Apart from a few system variables, the BGP MIB is broken into two
tables: the BGP Peer Table and the BGP Received Path Attribute Table.
The Peer Table reflects information about BGP peer connections, such
as their state and current activity. The Received Path Attribute
Table contains all attributes received from all peers before local
routing policy has been applied. The actual attributes used in
determining a route are a subset of the received attribute table.
4. Implementations
There are numerous independent interoperable implementations of BGP
currently available.
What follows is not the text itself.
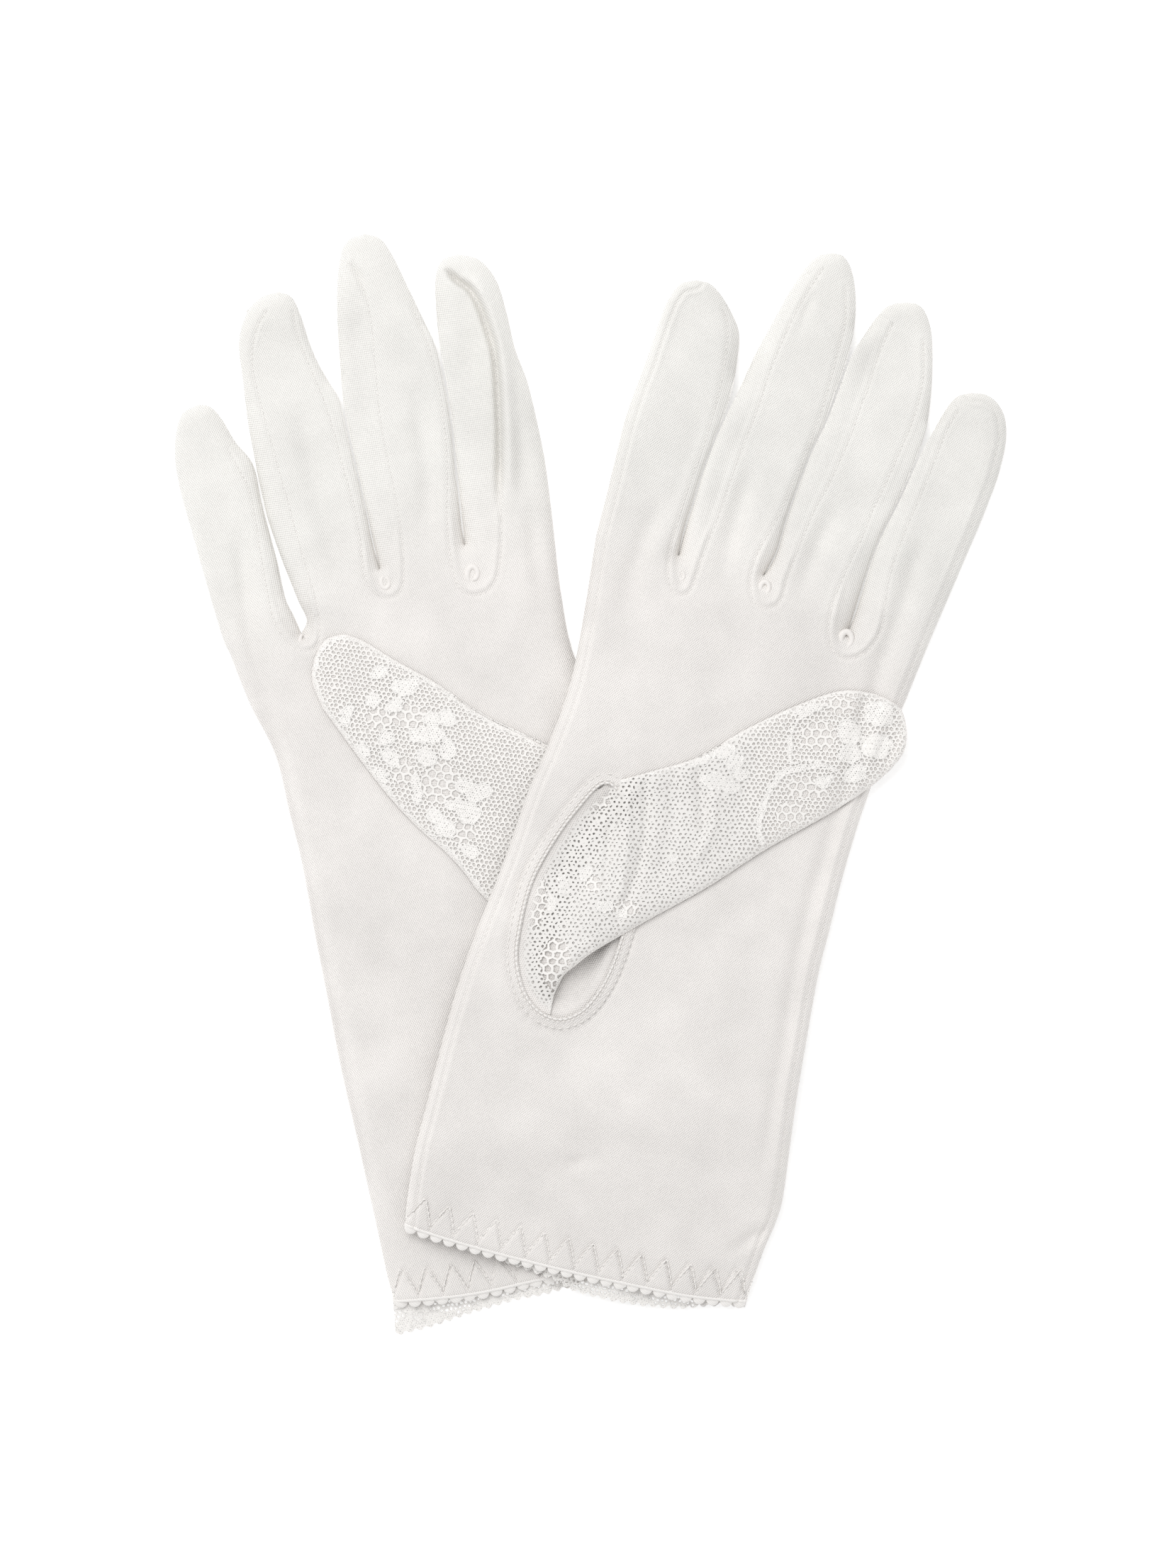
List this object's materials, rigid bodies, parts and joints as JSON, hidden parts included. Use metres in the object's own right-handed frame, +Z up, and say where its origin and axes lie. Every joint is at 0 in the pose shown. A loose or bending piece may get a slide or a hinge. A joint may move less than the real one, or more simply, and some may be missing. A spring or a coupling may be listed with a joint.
{
  "type": "pair of lace wedding gloves",
  "caption": "Short wedding gloves with knitted palms, lace backs and lace thumbs, lying palm up and crossed, with fingers that fold and a pointed stitched hem.",
  "frame": {"origin": "on the surface the gloves lie on, under the middle of the pair", "axes": "+Y from the cuffs towards the fingertips, +X towards the left-hand glove's fingers, +Z up out of the palms"},
  "size_m": [0.188, 0.2486, 0.0171],
  "materials": {
    "knit": "fine off-white nylon knit",
    "lace": "off-white floral net lace",
    "thread": "off-white sewing thread and picot loops"
  },
  "bodies": {
    "right_hand": {"right_palm_panel": "knit", "right_back_panel": "lace", "right_index_side_seam": "knit", "right_little_side_seam": "knit", "right_thumb_hole_seam": "knit", "right_thumb_root": "lace", "right_crotch_quirks": "knit", "right_hem_band": "knit", "right_hem_stitching": "thread", "right_picot_edging": "thread"},
    "right_index_finger": {"right_index_palm_face": "knit", "right_index_lace_face": "lace", "right_index_thumb_side_wall": "knit", "right_index_little_side_wall": "knit"},
    "right_middle_finger": {"right_middle_palm_face": "knit", "right_middle_lace_face": "lace", "right_middle_thumb_side_wall": "knit", "right_middle_little_side_wall": "knit"},
    "right_ring_finger": {"right_ring_palm_face": "knit", "right_ring_lace_face": "lace", "right_ring_thumb_side_wall": "knit", "right_ring_little_side_wall": "knit"},
    "right_little_finger": {"right_little_palm_face": "knit", "right_little_lace_face": "lace", "right_little_thumb_side_wall": "knit", "right_little_little_side_wall": "knit"},
    "right_thumb": {"right_thumb_lace": "lace", "right_thumb_lining": "knit", "right_thumb_seam": "knit"},
    "left_hand": {"left_palm_panel": "knit", "left_back_panel": "lace", "left_index_side_seam": "knit", "left_little_side_seam": "knit", "left_thumb_hole_seam": "knit", "left_thumb_root": "lace", "left_crotch_quirks": "knit", "left_hem_band": "knit", "left_hem_stitching": "thread", "left_picot_edging": "thread"},
    "left_index_finger": {"left_index_palm_face": "knit", "left_index_lace_face": "lace", "left_index_thumb_side_wall": "knit", "left_index_little_side_wall": "knit"},
    "left_middle_finger": {"left_middle_palm_face": "knit", "left_middle_lace_face": "lace", "left_middle_thumb_side_wall": "knit", "left_middle_little_side_wall": "knit"},
    "left_ring_finger": {"left_ring_palm_face": "knit", "left_ring_lace_face": "lace", "left_ring_thumb_side_wall": "knit", "left_ring_little_side_wall": "knit"},
    "left_little_finger": {"left_little_palm_face": "knit", "left_little_lace_face": "lace", "left_little_thumb_side_wall": "knit", "left_little_little_side_wall": "knit"},
    "left_thumb": {"left_thumb_lace": "lace", "left_thumb_lining": "knit", "left_thumb_seam": "knit"}
  },
  "joints": [
    {"name": "left_glove_lift", "type": "slide", "parent": "right_hand", "child": "left_hand", "axis": [0, 0, 1], "range_m": [0, 0.12]},
    {"name": "right_index_fold", "type": "hinge", "parent": "right_hand", "child": "right_index_finger", "pos_m": [-0.01704, 0.04895, 0.006], "axis": [0.9854, 0.1702, 0], "range_deg": [0, 75]},
    {"name": "right_middle_fold", "type": "hinge", "parent": "right_hand", "child": "right_middle_finger", "pos_m": [-0.03645, 0.04625, 0.006], "axis": [0.9826, 0.1857, 0], "range_deg": [0, 75]},
    {"name": "right_ring_fold", "type": "hinge", "parent": "right_hand", "child": "right_ring_finger", "pos_m": [-0.05706, 0.04324, 0.006], "axis": [0.9759, 0.2181, 0], "range_deg": [0, 75]},
    {"name": "right_little_fold", "type": "hinge", "parent": "right_hand", "child": "right_little_finger", "pos_m": [-0.07406, 0.02724, 0.006], "axis": [0.9699, 0.2436, 0], "range_deg": [0, 75]},
    {"name": "left_index_fold", "type": "hinge", "parent": "left_hand", "child": "left_index_finger", "pos_m": [0.00957, 0.04738, 0.01359], "axis": [0.9713, -0.2256, -0.0755], "range_deg": [0, 75]},
    {"name": "left_middle_fold", "type": "hinge", "parent": "left_hand", "child": "left_middle_finger", "pos_m": [0.02894, 0.04656, 0.01201], "axis": [0.9403, -0.3328, -0.071], "range_deg": [0, 75]},
    {"name": "left_ring_fold", "type": "hinge", "parent": "left_hand", "child": "left_ring_finger", "pos_m": [0.04867, 0.04045, 0.01051], "axis": [0.9448, -0.3196, -0.0716], "range_deg": [0, 75]},
    {"name": "left_little_fold", "type": "hinge", "parent": "left_hand", "child": "left_little_finger", "pos_m": [0.06524, 0.02833, 0.00937], "axis": [0.9231, -0.3785, -0.0687], "range_deg": [0, 75]},
    {"name": "right_thumb_lift", "type": "hinge", "parent": "right_hand", "child": "right_thumb", "pos_m": [-0.01925, -0.011, 0.0084], "axis": [0.3408, 0.9401, 0], "range_deg": [0, 80]},
    {"name": "left_thumb_open", "type": "hinge", "parent": "left_hand", "child": "left_thumb", "pos_m": [-0.0018, -0.026, 0.01605], "axis": [-0.1694, -0.9855, 0], "range_deg": [0, 150]}
  ]
}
Although the previous version of this report
provided an overview of the implementations currently used in the
operational Internet, at this time it has been suggested that a
separate BGP Implementation Report [BGP-IMPL] be generated.
It should be noted that implementation experience with Cisco's BGP-4
implementation was documented as part of [RFC 1656].
For all additional implementation information please reference [BGP-
IMPL].
5. Operational Experience
This section discusses operational experience with BGP and BGP-4.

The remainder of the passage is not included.